Course description

Course website: www.cs136a.mmeteer.com

Speech recognition has had a huge resurgence in the past few years, both commercially and in the underlying technology. We can talk to Google, Siri, and Alexa to get information and carry out routine tasks. However, the technology is far from perfect when compared to human performance and the reality is that while the technology surrounds us, most people don’t use it.

This course covers speech recognition from both applied and theoretical perspectives. We will cover the core algorithms used in speech recognition and use the open source Kaldi speech recognizer to explore how the algorithms perform and how changes in the parameters and training data change the performance.

There will be a large “experiential learning” focus in the course. In the first project students will work in groups to train and test the Kaldi recognizer in on a joint task, competing to get the best performance in the style of a “challenge” typical of research in the field. In the second project students will in groups on a dataset of their choice to improve some specific aspect of recognizer performance, for example for a specific task, language, or speaker population (e.g. non-native English).

There will also be a combination of lectures and student led presentation and discussion on topics such as phonetics, weighted finite state transducers, Hidden Markov Models, statistical language models, neural nets, and conversational systems.


Topics and assignments for each class are posted on the schedule page. Please check this reguarly, as it may change throughout the year.

Details on the assignments are posted on the assignments page. Again, please check this reguarly, I’ll update it as the assignments get closer.


There will be the following types of gradable elements in class. Due dates will be posted on the schedule page and announced in class. No extensions will be considered after the due date of the assignment for any reason and extensions will only be considered for well articulated reasons. If that reason is because you didn’t understand the problem or weren’t able to access data, etc, then it needs to be well in advance of the actual due date. Bottom line: Start early and communicate.

Policy on working together: Unless it is specifically stated in the assignment, all assignments must be done independently. However, when working with 3rd party toolsets, you may collaborate on getting the tools installed and running. In order to make this collaboration fair for everyone, you must post questions and answers on the class Latte blog, even if it’s just a summary of a hallway conversation. If it was helpful, share it.
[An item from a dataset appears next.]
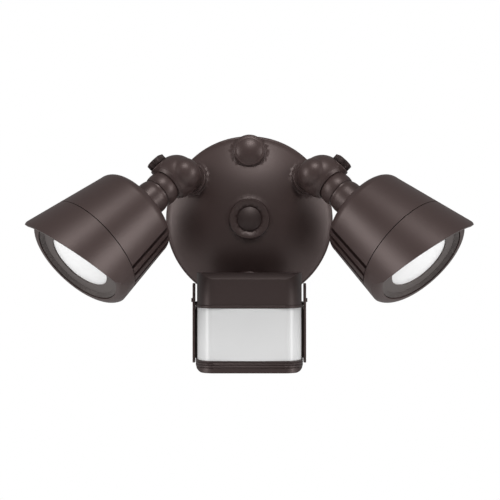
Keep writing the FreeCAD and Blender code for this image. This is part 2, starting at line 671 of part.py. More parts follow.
# --- motion sensor ---
def plan_face(offset, z, y_back, extra_front=0.0):
    """The sensor's plan grown by an offset: flat front, elliptical corners, straight sides."""
    half = SENSOR_HALF_W + offset
    front = SENSOR_FRONT_Y - offset
    flat = SENSOR_FLAT_HALF_W
    edges = []
    for side in (1, -1):
        centre = vec(side * flat, SENSOR_CORNER_Y, z)
        oval = Part.Ellipse(vec(side * flat, front, z), vec(side * half, SENSOR_CORNER_Y, z), centre)
        edges.append(Part.ArcOfEllipse(oval, 0, math.pi / 2).toShape())
        low = vec(side * half, SENSOR_CORNER_Y, z)
        edges.append(Part.LineSegment(low, vec(side * half, y_back, z)).toShape())
    if extra_front:
        mid = vec(0, front - extra_front, z)
        edges.append(Part.Arc(vec(flat, front, z), mid, vec(-flat, front, z)).toShape())
    else:
        edges.append(Part.LineSegment(vec(flat, front, z), vec(-flat, front, z)).toShape())
    edges.append(Part.LineSegment(vec(half, y_back, z), vec(-half, y_back, z)).toShape())
    return Part.Face(Part.Wire(Part.__sortEdges__(edges)))


def plan_block(offset, z_low, z_high, y_back, extra_front=0.0):
    return plan_face(offset, z_low, y_back, extra_front).extrude(vec(0, 0, z_high - z_low))


def side_profile(inset, y_back, z_low):
    """Block along X with the hood's rounded front top edge."""
    top = SENSOR_TOP_Z - inset
    front = SENSOR_FRONT_Y + inset - 2 * CHIN_FLARE * (inset == 0)
    radius = SENSOR_TOP_ROUND - inset
    diag = radius * (1 - math.sqrt(0.5))
    steps = [(y_back, top), (front + radius, top),
             ((front + diag, top - diag), (front, top - radius)), (front, z_low)]
    face = outline_face((y_back, z_low), steps, lambda p: vec(-60, p[0], p[1]))
    return face.extrude(vec(120, 0, 0))


def sensor_front_cover():
    """Hood above the lens with a lip along its lower edge, and a rail down each side."""
    low = LENS_BOTTOM_Z
    wall = SENSOR_WALL
    outer = plan_block(0, low, SENSOR_TOP_Z, SPLIT_Y).common(side_profile(0, SPLIT_Y, low - 1))
    inner = plan_block(-wall, low - 1, SENSOR_TOP_Z, SPLIT_Y + 1)
    inner = inner.common(side_profile(wall, SPLIT_Y + 1, low - 2))
    lip = plan_block(CHIN_FLARE, LENS_TOP_Z + 0.2, LENS_TOP_Z + 2.2, SPLIT_Y)
    window = plan_block(6, low - 1, LENS_TOP_Z + 0.2, SENSOR_CORNER_Y + 2)
    return outer.fuse(lip).cut(inner).cut(window).removeSplitter()


def sensor_lens():
    back = SENSOR_CORNER_Y + 1.6
    height = LENS_TOP_Z - LENS_BOTTOM_Z
    outer = plan_block(-LENS_INSET, LENS_BOTTOM_Z, LENS_TOP_Z, back, LENS_BULGE)
    inner = plan_block(-LENS_INSET - SENSOR_LENS_T, LENS_BOTTOM_Z - 1, LENS_BOTTOM_Z + height + 1, back + 1,
                       LENS_BULGE)
    return outer.cut(inner)


def front_outline(half, low, high, round_r, y_low, y_high):
    """Block along Y with rounded lower corners as seen from the front."""
    diag = round_r * (1 - math.sqrt(0.5))
    steps = [(half, low + round_r), ((half - diag, low + diag), (half - round_r, low)),
             (-half + round_r, low), ((-half + diag, low + diag), (-half, low + round_r)), (-half, high)]
    face = outline_face((half, high), steps, lambda p: vec(p[0], y_low, p[1]))
    return face.extrude(vec(0, y_high - y_low, 0))


def sensor_bottom_cover():
    """Chin below the lens: a shallow cup with fine grooves round it and two dial wells."""
    top = LENS_BOTTOM_Z - 0.1
    wall = SENSOR_WALL
    outer = plan_block(CHIN_FLARE, SENSOR_BOTTOM_Z, top, SPLIT_Y)
    outer = outer.common(front_outline(SENSOR_HALF_W + CHIN_FLARE, SENSOR_BOTTOM_Z, top,
                                       SENSOR_CHIN_ROUND, SENSOR_FRONT_Y - 5, SPLIT_Y))
    inner = plan_block(CHIN_FLARE - wall, SENSOR_BOTTOM_Z, top + 1, SPLIT_Y - wall)
    inner = inner.common(front_outline(SENSOR_HALF_W + CHIN_FLARE - wall, SENSOR_BOTTOM_Z + wall, top + 1,
                                       SENSOR_CHIN_ROUND - wall, SENSOR_FRONT_Y - 5, SPLIT_Y))
    cover = outer.cut(inner)
    for level in (1.3, 3.0, 4.9):
        band = plan_block(CHIN_FLARE + 2, top - level - 0.35, top - level + 0.35, SPLIT_Y - 4)
        core = plan_block(CHIN_FLARE - 0.4, top - level - 1, top - level + 1, SPLIT_Y)
        cover = cover.cut(band.cut(core))
    wells = [cylinder(vec(x, DIAL_Y, SENSOR_BOTTOM_Z - 1), Z_AXIS, DIAL_R + 0.4, 8)
             for x in (-DIAL_X, DIAL_X)]
    return cover.cut(wells).removeSplitter()


def sensor_rear_housing():
    """Back half: narrow at the hood, wider below, with a pivot boss inside each side."""
    wall = SENSOR_WALL
    front = SPLIT_Y + 0.05
    low = LENS_BOTTOM_Z - 0.1
    top = SENSOR_TOP_Z - 0.6
    wide = SENSOR_WIDE_HALF_W
    narrow = SENSOR_HALF_W
    outer = box(vec(-narrow, front, low), vec(narrow, SENSOR_BACK_Y, top))
    outer = outer.makeFillet(6.0, [e for e in outer.Edges if e.BoundBox.YMin > SENSOR_BACK_Y - 0.1
                                   and e.BoundBox.ZMin > top - 0.1])
    outer = outer.fuse(box(vec(-wide, front, low), vec(wide, SENSOR_BACK_Y, SENSOR_WIDE_TOP_Z)))
    inner = box(vec(-narrow + wall, front - 1, low + wall),
                vec(narrow - wall, SENSOR_BACK_Y - wall, top - wall))
    inner = inner.makeFillet(4.0, [e for e in inner.Edges if e.BoundBox.YMin > SENSOR_BACK_Y - wall - 0.1
                                   and e.BoundBox.ZMin > top - wall - 0.1])
    shell = outer.cut(inner)
    holes = [cylinder(vec(0, SENSOR_BACK_Y - 3, PIVOT_Z - 16), Y_AXIS, 4.0, 6)]
    for side in (-1, 1):
        boss_x = narrow - 7.5
        boss = cylinder(vec(side * boss_x, PIVOT_Y, PIVOT_Z), X_AXIS * side, 4.4, wide - boss_x)
        slice_low = vec(-60, front, PIVOT_Z - 6)
        boss = boss.common(box(slice_low, vec(60, PIVOT_Y + 8, PIVOT_Z + 6)))
        shell = shell.fuse(boss)
        holes.append(cylinder(vec(side * (boss_x + 1.5), PIVOT_Y, PIVOT_Z), X_AXIS * side, PIVOT_R + 0.04, 12))
    return shell.cut(holes).removeSplitter()


def sensor_yoke():
    """Back web on the hollow stem, a cross bar below it and one thin arm down each side."""
    web = box(vec(-WEB_HALF_W, WEB_Y - WEB_T, CROSS_BOTTOM_Z), vec(WEB_HALF_W, WEB_Y, WEB_TOP_Z))
    web = web.makeFillet(4.0, [e for e in web.Edges
                               if e.BoundBox.YLength > 1.5 and e.BoundBox.ZMin > WEB_TOP_Z - 1])
    cross = box(vec(-ARM_OUTER_X, WEB_Y - WEB_T, CROSS_BOTTOM_Z), vec(ARM_OUTER_X, WEB_Y, CROSS_TOP_Z))
    pieces = [cross]
    for side in (-1, 1):
        low_x = min(side * ARM_INNER_X, side * ARM_OUTER_X)
        arm = box(vec(low_x, ARM_FRONT_Y, ARM_BOTTOM_Z), vec(low_x + ARM_OUTER_X - ARM_INNER_X, ARM_BACK_Y,
                                                           ARM_TOP_Z))
        ends = [e for e in arm.Edges if e.BoundBox.XLength > 1]
        arm = arm.makeFillet(2.5, ends)
        notch = box(vec(-60, ARM_FRONT_Y - 1, ARM_BOTTOM_Z + 2.8), vec(60, ARM_FRONT_Y + 1.4,
                                                                      ARM_BOTTOM_Z + 3.8))
        reach = box(vec(low_x, ARM_BACK_Y - 2, CROSS_BOTTOM_Z), vec(low_x + ARM_OUTER_X - ARM_INNER_X, WEB_Y,
                                                                   CROSS_TOP_Z))
        detent = cylinder(vec(side * (ARM_OUTER_X - 0.4), ARM_FRONT_Y + 4, DETENT_Z), X_AXIS * side, 1.5, 1.4)
        pieces += [arm.cut(notch), reach, detent]
    stem = cylinder(vec(0, WEB_Y - 1, SENSOR_HUB_Z), Y_AXIS, STEM_R, SENSOR_HUB_Y + 9.0 - WEB_Y + 1)
    yoke = web.fuse(pieces + [stem])
    holes = [cylinder(vec(0, WEB_Y - 5, SENSOR_HUB_Z), Y_AXIS, STEM_BORE_R, 30),
             cylinder(vec(-60, PIVOT_Y, PIVOT_Z), X_AXIS, PIVOT_R + 0.02, 120)]
    return yoke.cut(holes).removeSplitter()


def pivot_pins():
    pins = []
    for side in (-1, 1):
        start = vec(side * (SENSOR_HALF_W - 5.5), PIVOT_Y, PIVOT_Z)
        pins.append(cylinder(start, X_AXIS * side, PIVOT_R, ARM_OUTER_X - SENSOR_HALF_W + 5.5))
    return Part.makeCompound(pins)


def circuit_board():
    back = SPLIT_Y + 4.6
    board = box(vec(-29, back - 1.6, LENS_BOTTOM_Z + 2.5), vec(29, back, LENS_TOP_Z + 7))
    relay = box(vec(-27, back - 12, -98), vec(-12, back - 1.5, -83))
    capacitor = cylinder(vec(20, back - 1.5, -91), SENSOR_STEM, 4.5, 9)
    return board.fuse([relay, capacitor]).removeSplitter()


def pir_detector():
    middle = (LENS_TOP_Z + LENS_BOTTOM_Z) / 2
    base = vec(0, SPLIT_Y + 3.0, middle)
    can = cylinder(base, SENSOR_STEM, 4.15, 4.2).fuse(cylinder(base, SENSOR_STEM, 4.7, 0.6))
    window = box(vec(-2, SPLIT_Y - 1.6, middle - 1.5), vec(2, SPLIT_Y - 0.9, middle + 1.5))
    return can.cut(window)


def dial(x):
    knob = cylinder(vec(x, DIAL_Y, SENSOR_BOTTOM_Z - 0.6), Z_AXIS, DIAL_R, 5.0)
    knob = knob.makeChamfer(0.5, [knob.Edges[2]])
    shaft = cylinder(vec(x, DIAL_Y, SENSOR_BOTTOM_Z + 4), Z_AXIS, 2.0, 5.6)
    slot = box(vec(x - DIAL_R, DIAL_Y - 0.6, SENSOR_BOTTOM_Z - 1), vec(x + DIAL_R, DIAL_Y + 0.6, SENSOR_BOTTOM_Z + 0.6))
    return knob.fuse(shaft).cut(slot)


def dial_block():
    """Potentiometer bodies that carry the two dials on one small shelf."""
    shelf = box(vec(-22, DIAL_Y - 6, SENSOR_BOTTOM_Z + 5.6), vec(22, SPLIT_Y - SENSOR_WALL, SENSOR_BOTTOM_Z + 7.2))
    for x in (-DIAL_X, DIAL_X):
        pot = box(vec(x - 5, DIAL_Y - 5, SENSOR_BOTTOM_Z + 7.0), vec(x + 5, DIAL_Y + 5, SENSOR_BOTTOM_Z + 12))
        shelf = shelf.fuse(pot)
    for x in (-DIAL_X, DIAL_X):
        shelf = shelf.cut(cylinder(vec(x, DIAL_Y, SENSOR_BOTTOM_Z + 4), Z_AXIS, 2.06, 6.0))
    return shelf.removeSplitter()


def export(name, shape):
    shape.exportStep("parts/" + name + ".step")
    solids = shape.Solids
    print(name, len(solids), "solids", round(shape.Volume / 1000, 2), "cm3", "valid" if shape.isValid() else "INVALID")


def both_sides(name, shape):
    export("left_" + name, shape)
    export("right_" + name, mirror_x(shape))


def main():
    os.makedirs("parts", exist_ok=True)
    export("canopy_cover", canopy_cover())
    export("canopy_gasket", canopy_gasket())
    export("mounting_bar", mounting_bar())
    export("centre_screw", centre_screw())
    export("centre_cap", centre_cap())
    export("ground_screw", ground_screw())
    export("top_hub_plug", top_hub_plug())
    export("power_module", power_module())
    both_sides("hub_seal", hub_seal(LEFT_HUB, LEFT_STEM))
    both_sides("locknut", locknut(LEFT_HUB, LEFT_STEM))
    both_sides("elbow", elbow())
    both_sides("thumb_screw", thumb_screw())
    both_sides("brake_pad", brake_pad())
    both_sides("tilt_pin", tilt_pin())
    both_sides("neck", neck())
    head_parts = {"rear_housing": head_rear_housing, "seam_gasket": seam_gasket,
                  "front_shroud": front_shroud, "bezel": bezel, "lens": head_lens,
                  "reflector": reflector, "led_board": led_board, "heat_plate": heat_plate,
                  "board_screws": board_screws, "neck_nut": neck_nut}
    for name, make in head_parts.items():
        both_sides(name, moved(make(), HEAD_FRAME))
    export("sensor_front_cover", sensor_front_cover())
    export("sensor_lens", sensor_lens())
    export("sensor_rear_housing", sensor_rear_housing())
    export("sensor_yoke", sensor_yoke())
    export("yoke_locknut", locknut(SENSOR_HUB, SENSOR_STEM))
    export("yoke_seal", hub_seal(SENSOR_HUB, SENSOR_STEM))
    export("sensor_bottom_cover", sensor_bottom_cover())
    export("pivot_pins", pivot_pins())
    export("circuit_board", circuit_board())
    export("pir_detector", pir_detector())
    export("time_dial", dial(-DIAL_X))
    export("range_dial", dial(DIAL_X))
    export("dial_block", dial_block())


main()
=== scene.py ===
import json
import math

import bmesh
import bpy
from bpy.props import FloatProperty, FloatVectorProperty, IntProperty, PointerProperty
from mathutils import Matrix, Vector


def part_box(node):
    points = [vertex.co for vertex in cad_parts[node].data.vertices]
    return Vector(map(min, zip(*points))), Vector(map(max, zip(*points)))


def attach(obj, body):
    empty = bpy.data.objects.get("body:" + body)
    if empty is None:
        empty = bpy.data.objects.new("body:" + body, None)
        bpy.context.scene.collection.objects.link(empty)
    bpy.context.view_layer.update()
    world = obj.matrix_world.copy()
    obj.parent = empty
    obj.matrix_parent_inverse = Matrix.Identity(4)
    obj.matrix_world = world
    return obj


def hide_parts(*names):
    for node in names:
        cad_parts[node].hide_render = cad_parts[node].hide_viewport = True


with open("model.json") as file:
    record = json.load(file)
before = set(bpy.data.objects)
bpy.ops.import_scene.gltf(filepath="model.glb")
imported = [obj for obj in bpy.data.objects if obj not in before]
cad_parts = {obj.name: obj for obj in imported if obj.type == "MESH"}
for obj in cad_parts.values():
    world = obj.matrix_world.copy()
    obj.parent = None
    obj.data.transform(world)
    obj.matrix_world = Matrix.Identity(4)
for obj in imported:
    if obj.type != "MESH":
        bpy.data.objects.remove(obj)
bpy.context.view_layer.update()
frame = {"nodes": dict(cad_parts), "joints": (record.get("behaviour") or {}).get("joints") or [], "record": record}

bl_info = {
    "name": "Motion Sensor Security Light",
    "version": (1, 0, 0),
    "blender": (4, 5, 0),
    "location": "View3D > Sidebar > Light",
    "description": "Dresses the two-head security light over its CAD frame",
    "category": "Object",
}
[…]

Programming Assignments 60% There will be two group projects using the Kaldi speech recognizer, the first working with an assigned test and training set to work within the Kaldi toolkit to improve performance and the second to use Kaldi on a dataset of your choice to address some specific problem in speech recognition. Look at the Prog Assignments page for details
Reading, Quizes, Presentations 30% Readings may involve some submissions before class.  Quizes are in class or take home with questions on the material covered in class. If you miss a quiz you need to make it up. In addition there will be some reading with presentations, usually in groups.  Look at the RQP Assignments page for details.
Class Participation 10% Attendance and paying attention and answering questions, particpation on class Latte discussions. Throughout the semester, I will post questions about the readaing or class material. You should make at least one substantive comment per post.

If you are a student with a documented disability on record at Brandeis University and which to have reasonable accommodations made for you in this class, please see me immediately.

Success in this 4 credit hour course is based on the expectation that students will spend a minimum of 9 hours of study time per week in preparation for class (readings, papers, discussion sections, preparation for exams, etc.).